The trade in petroleum, farm product raw materials and non-durable goods helped the overall sales of merchant wholesalers, excepting manufacturers’ sales branches and offices, inch up a scant 0.7% to $430.6 billion in March over the revised February figure, but remained down some 2%, year-over-year.
Overall durable goods sales dropped 0.2% in March to $211 billion, and were down 0.4% over March 2015 figures. Hardware sales fell 2.2% to $11.1 billion in March from February, according the latest Monthly Wholesale Trade: Sales and Inventories report from the U.S. Census Bureau. Lumber and automotive sales were also down by 1.2% and 0.7%, respectively, while furniture, professional equipment, metals and electrical equipment all saw gains in March.
March’s inventories-to-sales ratio for merchant wholesalers was 1.36, unchanged from February’s ratio and higher than March 2015’s figure of 1.32, Census said.
“The inventory situation is a good barometer as far as business confidence is concerned, said NACM Economist Chris Kuehl, Ph.D. “There was far too much inventory only a few months ago and there has been a concentrated effort to work that down ever since. As long as companies are not adding inventory, there is going to be a general production lull in the economy as a whole.”
For non-durable goods, sales grew from February to March by 1.6% to $220 billion, but remained down from the prior year by 3.5%, Census noted.
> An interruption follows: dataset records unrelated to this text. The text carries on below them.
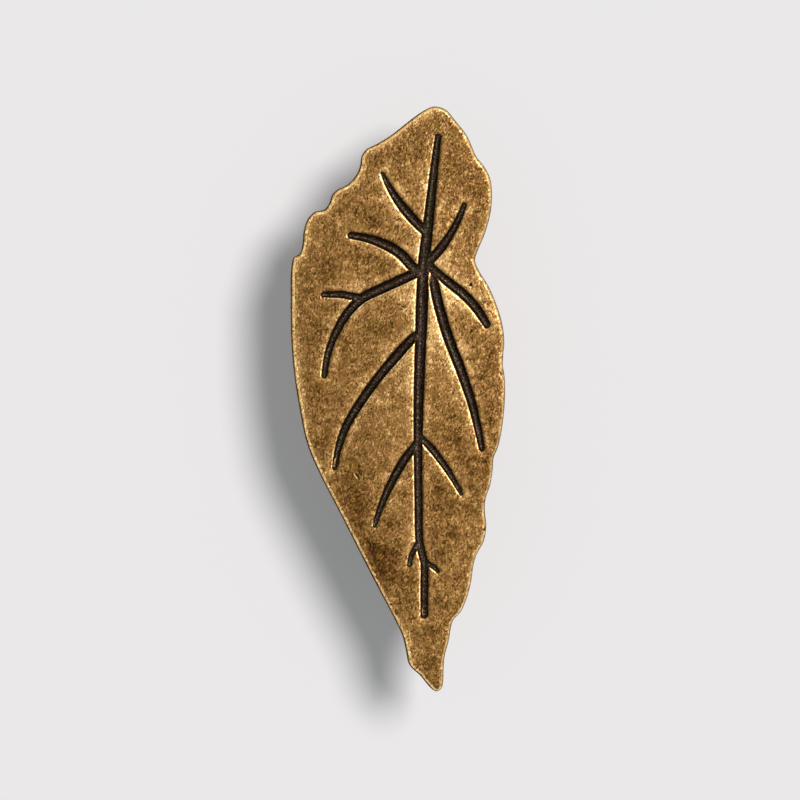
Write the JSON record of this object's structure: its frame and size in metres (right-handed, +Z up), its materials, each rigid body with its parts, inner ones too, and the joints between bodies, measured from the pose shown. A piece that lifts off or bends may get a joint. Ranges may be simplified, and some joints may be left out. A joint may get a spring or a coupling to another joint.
{
  "type": "leaf shaped cabinet pull",
  "caption": "Cast leaf pull with carved veins, standing off a door or drawer front on round posts tapped for machine screws.",
  "frame": {"origin": "midway between the two screw holes, on the plane of the post ends, which is the face of the door", "axes": "+Z up towards the stem end of the leaf, -Y out of the door towards the user, X across the leaf"},
  "size_m": [0.044, 0.0236, 0.12],
  "materials": {
    "antique_brass": "antiqued, satin, with dark patina in the veins and worn bright edges"
  },
  "bodies": {
    "root": {"leaf_pull": "antique_brass"}
  },
  "joints": []
}
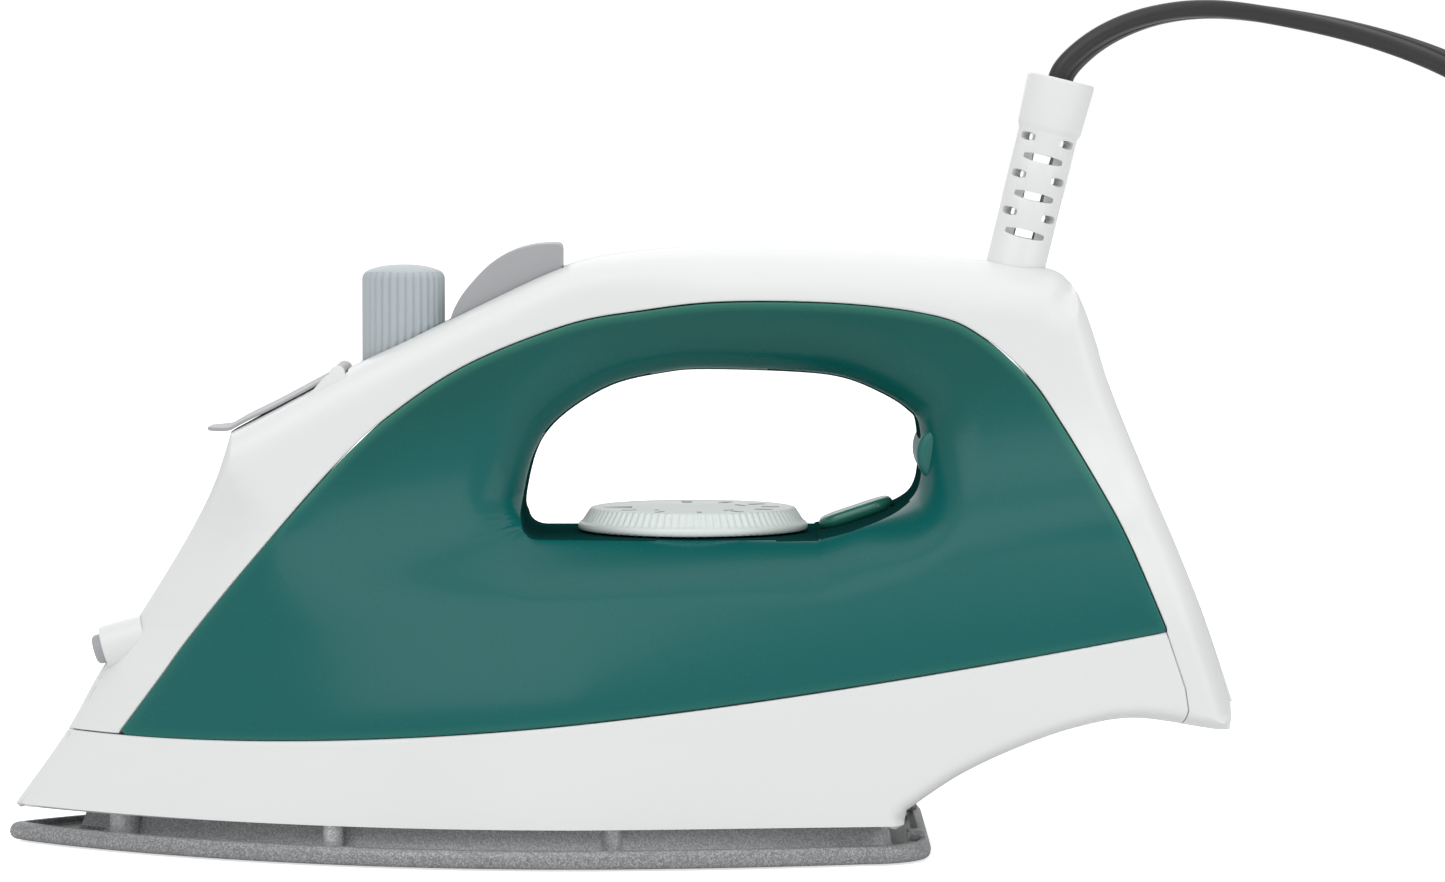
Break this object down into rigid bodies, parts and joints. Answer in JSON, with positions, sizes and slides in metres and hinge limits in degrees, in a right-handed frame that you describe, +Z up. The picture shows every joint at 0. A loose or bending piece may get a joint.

Petroleum sales have shown high volatility over the past year as they were up in March by 13.5% or $34.5 billion, but still down some 23% from a year ago, according to Census. Apparel sales also plunged 5.9% to $13.2 billion and were down 6.2% from the year prior. Also down in March were sales of alcohol (1%), groceries (1.3%) and paper (0.1%), while sectors that saw sales growth in March included farm products (2.7%), chemicals (0.7%) and drugs (0.4%).